Good feedback control reduces error quickly without causing endless wobbling or unstable motion.
Key Facts
- Error = target position - actual position
- Control signal = controller output sent to the motor or actuator
- Negative feedback means the correction acts to reduce the error.
- If error = 0, the robot is at the desired position and no correction is needed.
- Proportional control can be written as u = Kp e, where u is control signal, Kp is gain, and e is error.
- Sensors close the loop by measuring actual position and sending that information back to the controller.
Vocabulary
- Feedback control
- A method where a system measures its output and uses that measurement to correct future action.
- Setpoint
- The desired value a system is trying to reach, such as a target position for a robot arm.
- Error signal
- The difference between the desired value and the measured actual value.
- Controller
- The part of a system that calculates what action to take based on the error signal.
- Sensor
- A device that measures a physical quantity, such as position, speed, angle, or force.
Common Mistakes to Avoid
- Thinking the robot knows it made a mistake without a sensor is wrong because feedback requires a measurement of the actual position.

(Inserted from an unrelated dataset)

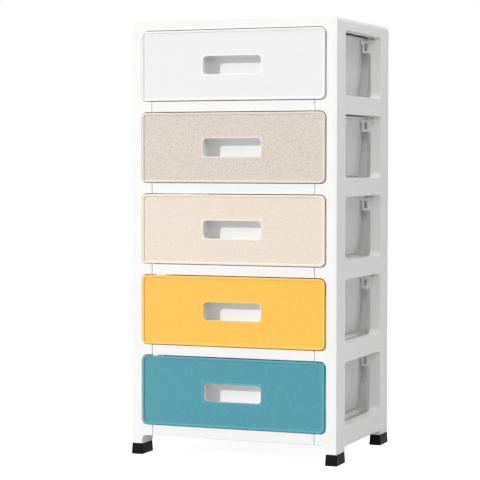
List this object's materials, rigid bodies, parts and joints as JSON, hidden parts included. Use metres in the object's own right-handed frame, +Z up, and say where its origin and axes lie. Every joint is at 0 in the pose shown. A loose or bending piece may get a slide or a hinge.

- Using error = actual - target without checking the sign is wrong because the controller may command motion in the opposite direction from what was intended.
- Making the controller gain too large is wrong because a strong correction can cause overshoot, oscillation, or instability.
- Confusing open-loop control with feedback control is wrong because open-loop control sends commands without checking whether the robot reached the target.
Practice Questions
- 1 A robot arm has a target position of 50 cm and its sensor reads 57 cm. Calculate the error using error = target position - actual position. State whether the arm overshot the target.
- 2 A proportional controller uses u = Kp e with Kp = 4. If the error is -3 cm, what is the control signal u? What does the negative sign mean for the motor direction?
- 3 A robot arm keeps moving back and forth across a target instead of settling on it. Explain what might be wrong with the feedback control loop and name one change that could improve its motion.